→ **Data lines**
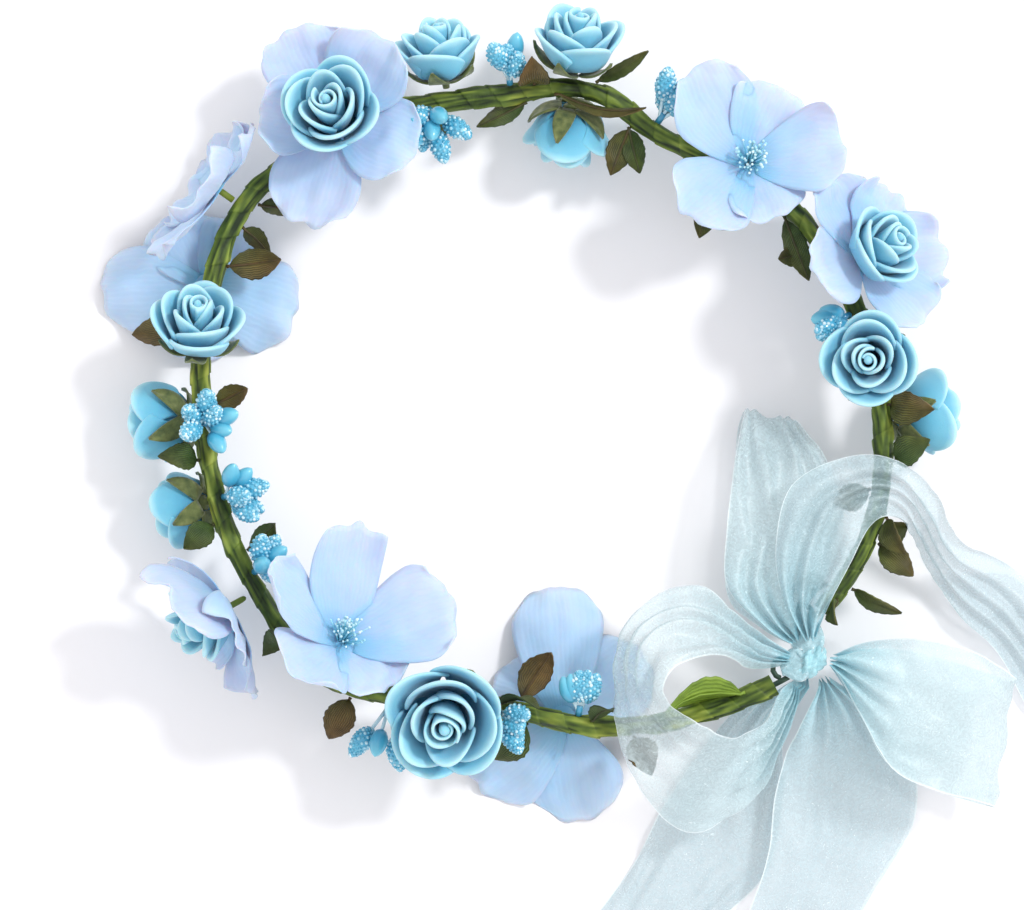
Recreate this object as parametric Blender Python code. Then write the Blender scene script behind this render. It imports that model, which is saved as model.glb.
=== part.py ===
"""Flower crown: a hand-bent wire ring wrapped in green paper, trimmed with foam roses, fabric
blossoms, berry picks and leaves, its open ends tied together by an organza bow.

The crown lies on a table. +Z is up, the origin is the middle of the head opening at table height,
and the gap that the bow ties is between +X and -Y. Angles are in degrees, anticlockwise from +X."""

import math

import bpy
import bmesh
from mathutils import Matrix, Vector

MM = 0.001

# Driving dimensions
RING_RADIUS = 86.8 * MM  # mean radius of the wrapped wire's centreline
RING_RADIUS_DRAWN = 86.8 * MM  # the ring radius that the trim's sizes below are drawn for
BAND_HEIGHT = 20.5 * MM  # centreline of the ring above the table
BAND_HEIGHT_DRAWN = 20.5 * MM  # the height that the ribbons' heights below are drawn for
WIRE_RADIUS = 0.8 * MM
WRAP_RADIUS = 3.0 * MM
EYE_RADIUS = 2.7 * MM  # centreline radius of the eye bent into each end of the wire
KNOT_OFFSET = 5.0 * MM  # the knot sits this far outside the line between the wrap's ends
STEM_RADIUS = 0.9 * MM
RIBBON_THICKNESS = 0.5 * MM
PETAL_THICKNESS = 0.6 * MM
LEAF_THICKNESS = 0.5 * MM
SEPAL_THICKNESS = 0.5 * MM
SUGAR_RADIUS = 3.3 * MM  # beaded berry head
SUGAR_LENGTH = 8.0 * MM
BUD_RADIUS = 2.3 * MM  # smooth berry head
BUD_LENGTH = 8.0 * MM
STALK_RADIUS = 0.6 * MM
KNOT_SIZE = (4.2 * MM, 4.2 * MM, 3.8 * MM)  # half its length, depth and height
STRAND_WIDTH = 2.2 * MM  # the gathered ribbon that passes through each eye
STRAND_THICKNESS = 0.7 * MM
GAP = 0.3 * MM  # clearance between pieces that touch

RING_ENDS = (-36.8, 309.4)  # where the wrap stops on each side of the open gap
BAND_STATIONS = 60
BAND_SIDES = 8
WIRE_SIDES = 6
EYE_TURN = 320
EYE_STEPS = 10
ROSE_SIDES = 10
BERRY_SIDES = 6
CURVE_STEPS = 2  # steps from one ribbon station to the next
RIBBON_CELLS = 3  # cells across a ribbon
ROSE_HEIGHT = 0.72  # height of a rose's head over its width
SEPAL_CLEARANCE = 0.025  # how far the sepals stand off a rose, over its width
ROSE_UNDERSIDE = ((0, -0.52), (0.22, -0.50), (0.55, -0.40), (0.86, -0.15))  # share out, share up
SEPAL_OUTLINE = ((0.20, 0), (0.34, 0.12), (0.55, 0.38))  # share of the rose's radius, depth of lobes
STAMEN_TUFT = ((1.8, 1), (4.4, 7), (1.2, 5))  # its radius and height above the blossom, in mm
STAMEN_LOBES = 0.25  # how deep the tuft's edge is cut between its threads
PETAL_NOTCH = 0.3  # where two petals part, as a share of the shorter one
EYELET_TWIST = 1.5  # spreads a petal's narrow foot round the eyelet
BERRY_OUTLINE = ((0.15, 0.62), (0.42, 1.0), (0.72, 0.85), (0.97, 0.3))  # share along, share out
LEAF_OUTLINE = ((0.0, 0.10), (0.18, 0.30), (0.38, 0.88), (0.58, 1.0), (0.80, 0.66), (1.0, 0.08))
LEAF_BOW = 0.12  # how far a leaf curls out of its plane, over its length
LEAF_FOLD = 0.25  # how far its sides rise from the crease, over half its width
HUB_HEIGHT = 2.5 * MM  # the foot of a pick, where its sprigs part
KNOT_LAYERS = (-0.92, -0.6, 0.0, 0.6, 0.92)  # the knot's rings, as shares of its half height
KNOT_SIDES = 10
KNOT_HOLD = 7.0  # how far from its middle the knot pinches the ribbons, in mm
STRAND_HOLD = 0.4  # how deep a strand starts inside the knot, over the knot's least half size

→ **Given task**
Extract the data exactly as given.

→ **Result of the exercise**
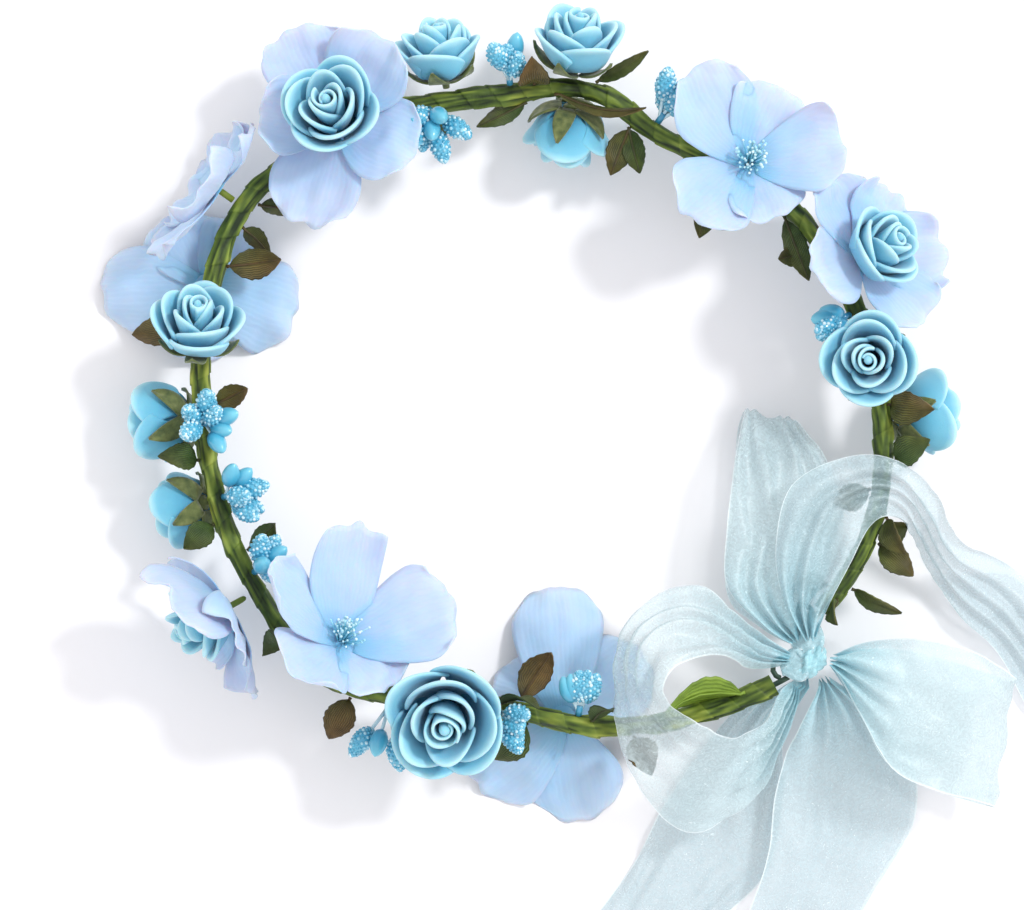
Recreate this object as parametric Blender Python code. Then write the Blender scene script behind this render. It imports that model, which is saved as model.glb.
=== part.py ===
"""Flower crown: a hand-bent wire ring wrapped in green paper, trimmed with foam roses, fabric
blossoms, berry picks and leaves, its open ends tied together by an organza bow.

The crown lies on a table. +Z is up, the origin is the middle of the head opening at table height,
and the gap that the bow ties is between +X and -Y. Angles are in degrees, anticlockwise from +X."""

import math

import bpy
import bmesh
from mathutils import Matrix, Vector

MM = 0.001

# Driving dimensions
RING_RADIUS = 86.8 * MM  # mean radius of the wrapped wire's centreline
RING_RADIUS_DRAWN = 86.8 * MM  # the ring radius that the trim's sizes below are drawn for
BAND_HEIGHT = 20.5 * MM  # centreline of the ring above the table
BAND_HEIGHT_DRAWN = 20.5 * MM  # the height that the ribbons' heights below are drawn for
WIRE_RADIUS = 0.8 * MM
WRAP_RADIUS = 3.0 * MM
EYE_RADIUS = 2.7 * MM  # centreline radius of the eye bent into each end of the wire
KNOT_OFFSET = 5.0 * MM  # the knot sits this far outside the line between the wrap's ends
STEM_RADIUS = 0.9 * MM
RIBBON_THICKNESS = 0.5 * MM
PETAL_THICKNESS = 0.6 * MM
LEAF_THICKNESS = 0.5 * MM
SEPAL_THICKNESS = 0.5 * MM
SUGAR_RADIUS = 3.3 * MM  # beaded berry head
SUGAR_LENGTH = 8.0 * MM
BUD_RADIUS = 2.3 * MM  # smooth berry head
BUD_LENGTH = 8.0 * MM
STALK_RADIUS = 0.6 * MM
KNOT_SIZE = (4.2 * MM, 4.2 * MM, 3.8 * MM)  # half its length, depth and height
STRAND_WIDTH = 2.2 * MM  # the gathered ribbon that passes through each eye
STRAND_THICKNESS = 0.7 * MM
GAP = 0.3 * MM  # clearance between pieces that touch

RING_ENDS = (-36.8, 309.4)  # where the wrap stops on each side of the open gap
BAND_STATIONS = 60
BAND_SIDES = 8
WIRE_SIDES = 6
EYE_TURN = 320
EYE_STEPS = 10
ROSE_SIDES = 10
BERRY_SIDES = 6
CURVE_STEPS = 2  # steps from one ribbon station to the next
RIBBON_CELLS = 3  # cells across a ribbon
ROSE_HEIGHT = 0.72  # height of a rose's head over its width
SEPAL_CLEARANCE = 0.025  # how far the sepals stand off a rose, over its width
ROSE_UNDERSIDE = ((0, -0.52), (0.22, -0.50), (0.55, -0.40), (0.86, -0.15))  # share out, share up
SEPAL_OUTLINE = ((0.20, 0), (0.34, 0.12), (0.55, 0.38))  # share of the rose's radius, depth of lobes
STAMEN_TUFT = ((1.8, 1), (4.4, 7), (1.2, 5))  # its radius and height above the blossom, in mm
STAMEN_LOBES = 0.25  # how deep the tuft's edge is cut between its threads
PETAL_NOTCH = 0.3  # where two petals part, as a share of the shorter one
EYELET_TWIST = 1.5  # spreads a petal's narrow foot round the eyelet
BERRY_OUTLINE = ((0.15, 0.62), (0.42, 1.0), (0.72, 0.85), (0.97, 0.3))  # share along, share out
LEAF_OUTLINE = ((0.0, 0.10), (0.18, 0.30), (0.38, 0.88), (0.58, 1.0), (0.80, 0.66), (1.0, 0.08))
LEAF_BOW = 0.12  # how far a leaf curls out of its plane, over its length
LEAF_FOLD = 0.25  # how far its sides rise from the crease, over half its width
HUB_HEIGHT = 2.5 * MM  # the foot of a pick, where its sprigs part
KNOT_LAYERS = (-0.92, -0.6, 0.0, 0.6, 0.92)  # the knot's rings, as shares of its half height
KNOT_SIDES = 10
KNOT_HOLD = 7.0  # how far from its middle the knot pinches the ribbons, in mm
STRAND_HOLD = 0.4  # how deep a strand starts inside the knot, over the knot's least half size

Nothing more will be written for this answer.